[start]

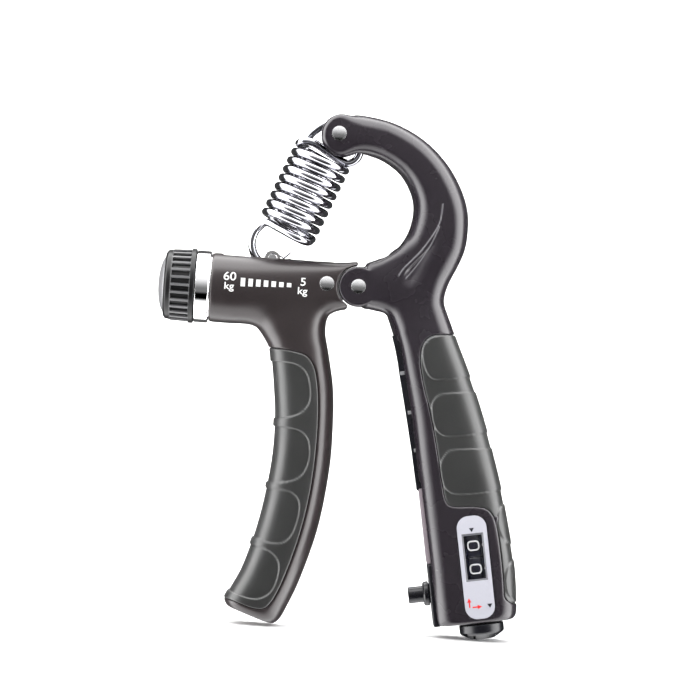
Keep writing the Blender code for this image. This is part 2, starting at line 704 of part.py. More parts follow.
def in_counter(name, profile, look, centre=(0.0, DRUM_Y, 0.0), steps=24):
    """A turned piece whose axis runs along the handle."""
    return turned(name, profile, look, axis="Z", centre=centre, matrix=COUNTER_FRAME, steps=steps)


def counter_frame_plates():
    """A moulded tray round the drums, open to the window and to the inner face, with a bearing plate at each end."""
    tray = box("counter_frame", (-9.0, -10.7, -14.6), (7.7, 5.7, 9.6), BLACK_PLASTIC, COUNTER_FRAME)
    hollow = box("tray_hollow", (-12, -14, -13.1), (6.9, 4.7, 8.1), None, COUNTER_FRAME)
    seat = box("button_spring_seat", (-6.1, -0.6, -13.4), (-5.3, 5.0, -7.9), None, COUNTER_FRAME)
    shaft_way = cylinder("tray_shaft_way", (0, DRUM_Y, -16), (0, DRUM_Y, 12), 1.7, None, COUNTER_FRAME, sides=20)
    start, end = (-8, PLUNGER_Y, PLUNGER_Z), (-4, PLUNGER_Y, PLUNGER_Z)
    stem_way = cylinder("tray_stem_way", start, end, 1.3, None, COUNTER_FRAME, sides=16)
    return cut(join(cut(tray, hollow), seat), shaft_way, stem_way)


def drum(name, low, high, look=DRUM_BLACK):
    profile = [
        (1.7, high), (DRUM_RADIUS - 0.25, high), (DRUM_RADIUS, high - 0.25),
        (DRUM_RADIUS, low + 0.25), (DRUM_RADIUS - 0.25, low), (1.7, low),
    ]
    return in_counter(name, profile, look, steps=32)


def toothed(name, teeth, root, tip, low, high, centre, look, bore):
    """A small wheel with square-shouldered teeth."""
    outline = []
    for tooth in range(teeth):
        for part, radius in ((0.0, root), (0.45, root), (0.5, tip), (0.85, tip)):
            angle = 2 * math.pi * (tooth + part) / teeth
            outline.append((centre[0] + radius * math.cos(angle), centre[1] + radius * math.sin(angle)))
    wheel = prism(name, outline, low, high, look, COUNTER_FRAME, across="Z")
    start, end = (*centre, low - 1), (*centre, high + 1)
    return cut(wheel, cylinder(name + "_bore", start, end, bore, None, COUNTER_FRAME, sides=20))


def wheel_shaft():
    high, low, r = 9.9, -20.6, SHAFT_RADIUS
    profile = [(0.0, high), (r - 0.3, high), (r, high - 0.3), (r, low), (0.0, low)]
    return in_counter("wheel_shaft", profile, STEEL, steps=20)


def reset_knob():
    big = RESET_KNOB_RADIUS
    profile = [
        (0.0, -21.2), (big - 0.3, -21.2), (big, -21.5), (big, -23.3), (big - 0.8, -24.0),
        (3.3, -25.6), (2.9, -25.9), (0.0, -25.9),
    ]
    knob = in_counter("reset_knob", profile, BLACK_PLASTIC, steps=32)
    notch = box("reset_knob_notch", (-8, DRUM_Y - 9, -27), (-3.4, DRUM_Y - 3.2, -23.0), None, COUNTER_FRAME)
    return cut(knob, notch)


def counter_faceplate():
    """The black plate in the inner face that carries the push button."""
    plate = box("counter_faceplate", (-14.9, -7.6, -20.6), (-12.5, 7.6, -3.7), BLACK_PLASTIC, COUNTER_FRAME)
    hole = cylinder(
        "faceplate_hole", (-20, PLUNGER_Y, PLUNGER_Z), (-9, PLUNGER_Y, PLUNGER_Z), 3.3, None, COUNTER_FRAME
    )
    return cut(plate, hole)


def along_plunger(name, profile, look, steps=20):
    """A turned piece on the push button's axis, from (radius, x) points listed with x falling."""
    return turned(
        name, profile, look, axis="X", centre=(0.0, PLUNGER_Y, PLUNGER_Z), matrix=COUNTER_FRAME, steps=steps
    )


def button_collar():
    inner = PLUNGER_RADIUS + 0.2
    profile = [(inner, -12.6), (3.1, -12.6), (3.1, -15.2), (3.65, -15.2), (3.65, -16.7), (3.3, -17.0), (inner, -17.0)]
    return along_plunger("button_collar", profile, BLACK_PLASTIC)


def count_button():
    r = PLUNGER_RADIUS
    profile = [(0.0, -4.9), (1.0, -4.9), (1.0, -10.6), (r, -10.6), (r, -21.5), (r - 0.3, -21.8), (0.0, -21.8)]
    return along_plunger("count_button", profile, BLACK_PLASTIC)


def button_spring():
    """A light coil round the button's stem, between its shoulder and the tray."""
    turns, per_turn, radius = 4, 8, 1.75
    frame = COUNTER_FRAME
    points = []
    for k in range(turns * per_turn + 1):
        angle = 2 * math.pi * k / per_turn
        x = -10.0 + 3.3 * k / (turns * per_turn)
        local = Vector((x, PLUNGER_Y + radius * math.cos(angle), PLUNGER_Z + radius * math.sin(angle))) * MM
        points.append(tuple((frame @ local) / MM))
    return wire("button_spring", points, 0.25, SPRING_STEEL)


def drive_pawl():
    """A finger on the button's stem that pushes one ratchet tooth a stroke."""
    y = PLUNGER_Y
    outline = [(-4.6, y - 0.8), (-1.2, y - 1.0), (-0.6, y - 0.4), (-0.6, y + 0.6), (-4.6, y + 1.0)]
    return prism("drive_pawl", outline, PLUNGER_Z - 0.8, PLUNGER_Z + 0.8, STEEL, COUNTER_FRAME, across="Z")


def counter_label():
    outline = rounded_box_outline(LABEL_WIDTH, LABEL_LENGTH, 3.8, LABEL_MIDDLE_Z)
    plate = prism("counter_label", outline, -12.5, -11.9, LABEL_WHITE, COUNTER_FRAME)
    half_w, half_l = WINDOW_WIDTH / 2, WINDOW_LENGTH / 2
    return cut(plate, box("label_window", (-half_w, -16, -half_l), (half_w, -9, half_l), None, COUNTER_FRAME))


def counter_window():
    return box("counter_window", (-3.5, -11.6, -7.6), (3.5, -11.0, 7.6), CLEAR, COUNTER_FRAME)


def channel_cover():
    return box("channel_cover", (-15.1, -7.6, -3.3), (-13.4, 7.6, 23.0), GREY_PLASTIC, COUNTER_FRAME)


def transfer_pinion():
    return toothed("transfer_pinion", 8, 1.2, 1.75, -2.6, 2.6, PINION_CENTRE, ACETAL, 0.8)


def pinion_axle():
    x, y = PINION_CENTRE
    return cylinder("pinion_axle", (x, y, -12.8), (x, y, 7.8), 0.5, STEEL, COUNTER_FRAME, sides=12)


# ---------------------------------------------------------------- assembly


def hang(name, point, pieces):
    """Parents pieces to an empty on their joint's axis, leaving them where they are."""
    holder = empty(name, *point)
    bpy.context.view_layer.update()
    for piece in pieces:
        piece.parent = holder
        piece.matrix_parent_inverse = holder.matrix_world.inverted()
    return holder


def build():
    right_handle()
    right_grip()
    rivet("hook_pin", HOOK_PIN, HOOK_HALF_DEPTH + 0.2)
    rivet("pivot_rivet", PIVOT, BOSS_HALF_DEPTH + 0.2)
    counter_frame_plates()
    counter_faceplate()
    button_collar()
    counter_label()
    counter_window()
    channel_cover()
    pinion_axle()

    lower, upper, eye = tension_spring()
    pin_at = (NUT_X, 0.0, NUT_PIN_Z)
    left = [left_handle(), left_grip(), tongue_plate(), pivot_bush(), chrome_ring(), bearing_bush(), thrust_washer()]
    left.append(rivet("fixing_rivet", FIXING_RIVET, 9.5))
    left_holder = hang("squeeze_axis", (0.0, 0.0, 0.0), left)
    adjuster = [adjuster_knob(), knob_cap(), adjuster_screw(), knob_screw()]
    knob = hang("knob_axis", (-55.0, 0.0, BARREL_AXIS_Z), adjuster)
    nut = hang("nut_slide", (NUT_X, 0.0, BARREL_AXIS_Z), [travelling_nut()])
    foot = hang("spring_foot_axis", pin_at, [nut_pin(), lower, upper, eye])
    for holder, carrier in ((knob, left_holder), (nut, left_holder), (foot, nut)):
        bpy.context.view_layer.update()
        holder.parent = carrier
        holder.matrix_parent_inverse = carrier.matrix_world.inverted()

    button_at = tuple(COUNTER_FRAME @ (Vector((-12.0, PLUNGER_Y, PLUNGER_Z)) * MM) / MM)
    hang("button_slide", button_at, [count_button(), button_spring(), drive_pawl()])
    drums_at = tuple(COUNTER_FRAME @ (Vector((0.0, DRUM_Y, 0.0)) * MM) / MM)
    hang("reset_axis", drums_at, [reset_knob(), wheel_shaft()])
    units = [
        drum("units_wheel", -DRUM_LENGTH - 0.15, -0.15),
        toothed("ratchet_wheel", 10, 4.0, 4.9, -11.6, -9.0, (0.0, DRUM_Y), ACETAL, 1.7),
    ]
    hang("units_axis", drums_at, units)
    hang("tens_axis", drums_at, [drum("tens_wheel", 0.15, DRUM_LENGTH + 0.15)])
    hang("pinion_axis", tuple(COUNTER_FRAME @ (Vector((*PINION_CENTRE, 0.0)) * MM) / MM), [transfer_pinion()])


def settle_on_origin():
    """Moves every top-level object, so that the origin is on the floor under the middle of the object."""
    bpy.context.view_layer.update()
    for thing in bpy.data.objects:
        if thing.parent is None:
            thing.location += SHIFT
    bpy.context.view_layer.update()


build()
settle_on_origin()
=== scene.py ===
"""Looks of the hand grip dynamometer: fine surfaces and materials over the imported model.

Design points are millimetres from the squeeze pivot, as in the part's own source. They become metres in the
row frame as each mesh is made. The counter's own frame has x out of the inner face and z up the handle.
"""

import json
import math

import bmesh
import bpy
import numpy as np
from mathutils import Matrix, Vector
from mathutils.bvhtree import BVHTree


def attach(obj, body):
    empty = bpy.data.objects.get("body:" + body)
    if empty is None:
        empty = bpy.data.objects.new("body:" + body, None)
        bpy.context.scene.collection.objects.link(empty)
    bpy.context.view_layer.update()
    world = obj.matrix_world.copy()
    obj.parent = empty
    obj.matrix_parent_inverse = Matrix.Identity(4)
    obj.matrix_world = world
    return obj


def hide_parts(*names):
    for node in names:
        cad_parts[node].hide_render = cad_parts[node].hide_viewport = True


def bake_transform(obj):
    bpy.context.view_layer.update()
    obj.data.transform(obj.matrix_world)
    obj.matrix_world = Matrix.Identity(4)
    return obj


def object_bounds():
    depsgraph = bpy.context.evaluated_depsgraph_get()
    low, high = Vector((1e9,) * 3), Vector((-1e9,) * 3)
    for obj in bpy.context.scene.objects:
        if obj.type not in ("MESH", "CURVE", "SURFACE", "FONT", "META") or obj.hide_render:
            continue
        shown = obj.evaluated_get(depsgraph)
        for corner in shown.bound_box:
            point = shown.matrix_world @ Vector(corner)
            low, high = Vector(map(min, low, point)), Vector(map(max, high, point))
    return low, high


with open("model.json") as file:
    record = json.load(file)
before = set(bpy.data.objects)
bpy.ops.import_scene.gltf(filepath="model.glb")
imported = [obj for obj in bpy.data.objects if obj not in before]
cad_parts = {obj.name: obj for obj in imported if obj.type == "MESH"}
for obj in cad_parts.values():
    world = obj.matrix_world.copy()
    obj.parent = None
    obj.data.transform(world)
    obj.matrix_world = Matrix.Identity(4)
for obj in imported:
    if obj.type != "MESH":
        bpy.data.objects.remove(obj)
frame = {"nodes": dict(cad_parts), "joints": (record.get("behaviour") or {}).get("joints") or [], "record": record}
CAD_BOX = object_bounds()

MM = 0.001
JOINTS = {joint["name"]: joint for joint in frame["joints"]}
PIVOT = Vector(JOINTS["squeeze"]["pos_m"])
DRUM_AXIS = Vector(JOINTS["reset_turn"]["pos_m"])
HANDLE_UP = Vector(JOINTS["reset_turn"]["axis"]).normalized()
COUNTER_OUT = Vector((HANDLE_UP.z, 0.0, -HANDLE_UP.x))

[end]

- _Written request_: Return exactly, please, the lines of the material from the first one down to and including the line where "return in_counter(name, profile, look, steps=32)" appears.

- _Result for this exercise_:
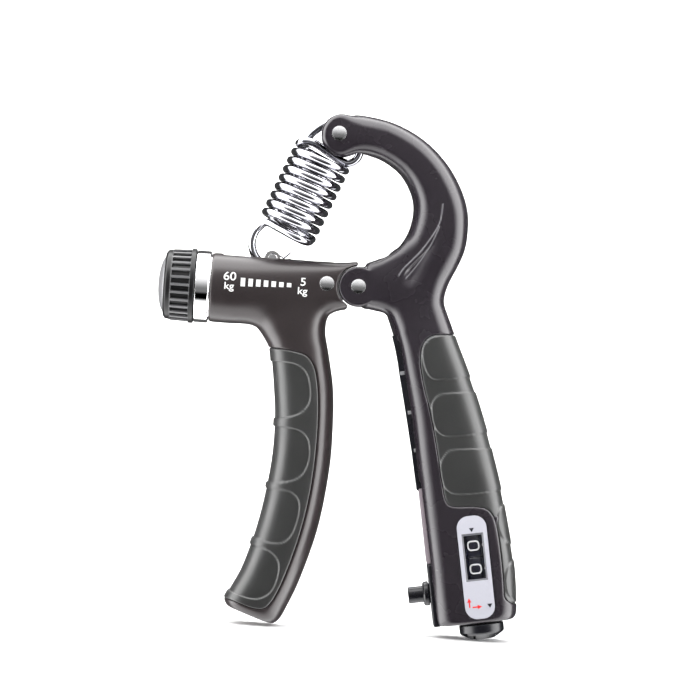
Keep writing the Blender code for this image. This is part 2, starting at line 704 of part.py. More parts follow.
def in_counter(name, profile, look, centre=(0.0, DRUM_Y, 0.0), steps=24):
    """A turned piece whose axis runs along the handle."""
    return turned(name, profile, look, axis="Z", centre=centre, matrix=COUNTER_FRAME, steps=steps)


def counter_frame_plates():
    """A moulded tray round the drums, open to the window and to the inner face, with a bearing plate at each end."""
    tray = box("counter_frame", (-9.0, -10.7, -14.6), (7.7, 5.7, 9.6), BLACK_PLASTIC, COUNTER_FRAME)
    hollow = box("tray_hollow", (-12, -14, -13.1), (6.9, 4.7, 8.1), None, COUNTER_FRAME)
    seat = box("button_spring_seat", (-6.1, -0.6, -13.4), (-5.3, 5.0, -7.9), None, COUNTER_FRAME)
    shaft_way = cylinder("tray_shaft_way", (0, DRUM_Y, -16), (0, DRUM_Y, 12), 1.7, None, COUNTER_FRAME, sides=20)
    start, end = (-8, PLUNGER_Y, PLUNGER_Z), (-4, PLUNGER_Y, PLUNGER_Z)
    stem_way = cylinder("tray_stem_way", start, end, 1.3, None, COUNTER_FRAME, sides=16)
    return cut(join(cut(tray, hollow), seat), shaft_way, stem_way)


def drum(name, low, high, look=DRUM_BLACK):
    profile = [
        (1.7, high), (DRUM_RADIUS - 0.25, high), (DRUM_RADIUS, high - 0.25),
        (DRUM_RADIUS, low + 0.25), (DRUM_RADIUS - 0.25, low), (1.7, low),
    ]
    return in_counter(name, profile, look, steps=32)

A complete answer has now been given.